In [None]:
import math
import numpy as np
import cv2, os
import pandas as pd
from numpy import linalg as LA
from PIL import Image
import matplotlib.pyplot as plt

# PCA 코드 살펴보기

## 1. DATA 불러오기 

In [None]:
S = []
Y = []

for name in os.listdir("../faces"):
    nameList = os.listdir("../faces/%s"%name)

    if len(nameList) <50 : 
        continue

    y = name.replace(".jpg","")

    count = 0
    for i in nameList:
        if count == 50 :
            break
        filePath = "../faces/%s/%s"%(name,i)
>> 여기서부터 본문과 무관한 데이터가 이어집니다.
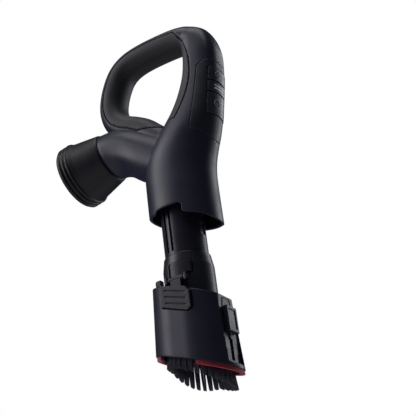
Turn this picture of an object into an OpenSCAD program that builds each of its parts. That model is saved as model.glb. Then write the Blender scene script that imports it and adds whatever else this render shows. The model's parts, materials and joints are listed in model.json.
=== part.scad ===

        # decoding path written by korean
        stream = open( filePath.encode("utf-8") , "rb")
        bytes = bytearray(stream.read())
        numpyArray = np.asarray(bytes, dtype=np.uint8)
        img = cv2.imdecode(numpyArray , cv2.IMREAD_UNCHANGED)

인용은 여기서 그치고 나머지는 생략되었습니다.